In this course we will explore the computational problems that have emerged from genome sequencing. The topics will include the string algorithms used for the classic sequence alignment and genome assembly problems, algorithms for comparing genomes, sequence classification using probabilistic models and algorithms for analysing gene expression data. Throughout the course a special emphasis will be made on efficient algorithms designed to meet the challenges of rapidly growing data sets in the current era of high-throughput genome sequencing. The course is intended for Computer Science graduate students, and all of the required biology will be explained in the class. Students in biological and related sciences with a strong computational background are encouraged to participate.

Grading

This course will be assessed by three written assignments (60%) and a final project (40%). The final project will in the form of a paper on a topic selected by the student relating to sequence analysis. This can be a review of recently published algorithms, an original idea or an implementation of a significant algorithm.

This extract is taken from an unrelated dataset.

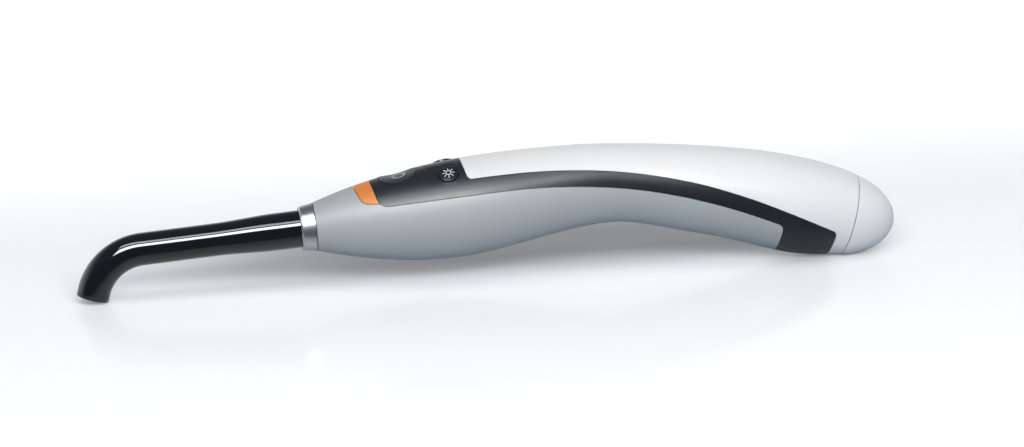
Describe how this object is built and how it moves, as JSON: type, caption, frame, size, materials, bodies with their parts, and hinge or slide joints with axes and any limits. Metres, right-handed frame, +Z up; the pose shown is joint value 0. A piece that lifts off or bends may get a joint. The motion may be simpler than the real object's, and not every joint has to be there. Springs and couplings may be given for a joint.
{
  "type": "dental curing light",
  "caption": "Cordless dental curing light: slim round body with a dished start key, a bent black light guide in a metal collar and a slide-in battery pack.",
  "frame": {"origin": "on the table, under the middle of the object's length, as it lies on its probe tip and on the underside of its rear", "axes": "+X along the length from the probe tip to the battery's end cap, +Y across, +Z up from the table"},
  "size_m": [0.2496, 0.0296, 0.0386],
  "materials": {
    "black_gloss": "gloss",
    "optical_glass": "polished",
    "satin_steel": "satin",
    "spring_steel": "bright",
    "socket_metal": "turned",
    "mirror_metal": "polished",
    "grey_satin": "satin",
    "orange_satin": "satin",
    "charcoal_satin": "satin",
    "white_gloss": "gloss",
    "button_dark": "satin",
    "window_dark": "gloss",
    "seal_rubber": "matt",
    "inner_plastic": "matt",
    "battery_plastic": "matt",
    "cell_metal": "wrapped",
    "board_green": "solder mask",
    "flex_amber": "film",
    "component_black": "moulded",
    "sink_metal": "blasted",
    "contact_gold": "plated",
    "led_yellow": "resin",
    "capacitor_can": "satin"
  },
  "bodies": {
    "handpiece": {"probe_socket": "socket_metal", "socket_window": "optical_glass", "lens_barrel": "inner_plastic", "light_reflector": "mirror_metal", "led_array": "led_yellow", "led_board": "sink_metal", "heat_sink": "sink_metal", "engine_screws": "spring_steel", "lower_shell": "grey_satin", "colour_inlay": "orange_satin", "top_shell": "white_gloss", "keypad_frame": "charcoal_satin", "frame_seals": "seal_rubber", "keypad_flex": "flex_amber", "keypad_carrier": "inner_plastic", "tact_switches": "component_black", "display_window": "window_dark", "display_module": "component_black", "chassis": "inner_plastic", "bay_contacts": "contact_gold", "main_board": "board_green", "board_screws": "spring_steel", "power_choke": "component_black", "capacitors": "capacitor_can", "controller_chip": "component_black", "sounder": "component_black"},
    "probe_retainer": {"probe_snap_ring": "spring_steel"},
    "probe": {"light_guide_sheath": "black_gloss", "light_guide_core": "optical_glass", "probe_collar": "satin_steel"},
    "start_button": {"start_button": "charcoal_satin"},
    "program_button": {"program_button": "button_dark"},
    "time_button": {"time_button": "button_dark"},
    "battery": {"battery_end_cap": "white_gloss", "battery_case": "battery_plastic", "battery_cell": "cell_metal", "battery_board": "board_green", "battery_terminals": "contact_gold", "charging_contacts": "contact_gold"}
  },
  "joints": [
    {"name": "probe_pull", "type": "slide", "parent": "handpiece", "child": "probe_retainer", "axis": [-0.9979, 0, -0.064], "range_m": [0, 0.02]},
    {"name": "probe_spin", "type": "hinge", "parent": "probe_retainer", "child": "probe", "pos_m": [-0.05225, 0, 0.01872], "axis": [-0.9979, 0, -0.064], "continuous": true},
    {"name": "start_press", "type": "slide", "parent": "handpiece", "child": "start_button", "axis": [0.2029, 0, -0.9792], "range_m": [0, 0.0007], "stiffness_N_per_m": 1500, "springref_m": -0.00033},
    {"name": "program_press", "type": "slide", "parent": "handpiece", "child": "program_button", "axis": [0.1307, 0.5, -0.8561], "range_m": [0, 0.0005], "stiffness_N_per_m": 1500, "springref_m": -0.00033},
    {"name": "time_press", "type": "slide", "parent": "handpiece", "child": "time_button", "axis": [0.1307, -0.5, -0.8561], "range_m": [0, 0.0005], "stiffness_N_per_m": 1500, "springref_m": -0.00033},
    {"name": "battery_slide", "type": "slide", "parent": "handpiece", "child": "battery", "axis": [0.9763, 0, -0.2164], "range_m": [0, 0.062]}
  ]
}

Detailed instructions will be posted later this month.

Assignments

1. Assignment 1 - Due November 2nd
2. Assignment 2 - Due November 21st
3. Assignment 3 - Due December 8th

Syllabus

1. Sept 14 - Introduction to Genomes and Genome sequencing [slides]
2. Sept 21 - No lecture
3. Sept 28 - Strings - Introduction to strings and matching problems [slides] [SSAHA] [q-grams]
4. Oct 5 - Sequence Alignment 1 - Alignment and dynamic programming [slides] [BLAST] [MAQ]
5. Oct 12 - Sequence Alignment 2 - Indexing - suffix tries, trees and arrays [slides] [MUMmer] [MUMmer slides]
6. Oct 19 - Sequence Alignment 3 - Indexing - the bwt and fm-index [slides] [bwa]
7. Oct 26 - Genome Assembly 1 - Assembly Graphs and Overlap-based Assembly [slides]
8. Nov 2 - Genome Assembly 2 - de Bruijn graph assembly and memory efficiency [slides]
9. Nov 9 - Genome Analysis 1 - Basic sequence classification [slides]
10. Nov 16 (11am) - Genome Analysis 2 - Genome Annotation Guest Lecture by Michael Hoffman
11. Nov 23 - Reconstructing tumour lineages - Guest Lecture by Quaid Morris
12. Nov 30 - Quantifying transcript abundance using RNA-Seq [slides]
13. Dec 7 - Nanopore analysis [slides]

Teaching Materials

There is no required textbook for this course but the classic reference for much of the material is Biological Sequence Analysis by Durbin, Eddy, Krogh and Mitchison. The lectures are designed to stand alone but this book is well worth reading to supplement the course's content.
Many of the lectures reuse slides with permission from Ben Langmead's excellent teaching materials. In the lectures posted above Ben's slides retain the John Hopkins University logo. The Week 12 (RNA-Seq) slides use material provided by Rob Patro and Pall Melsted.

Discussion Group

There is a google group for the course where you can ask questions and receive help. Please sign up here as it will also be used for course announcements.

Office Hours

The course instructor is located at OICR. I am available to talk to students most days of the week but you should email first to make sure I am free.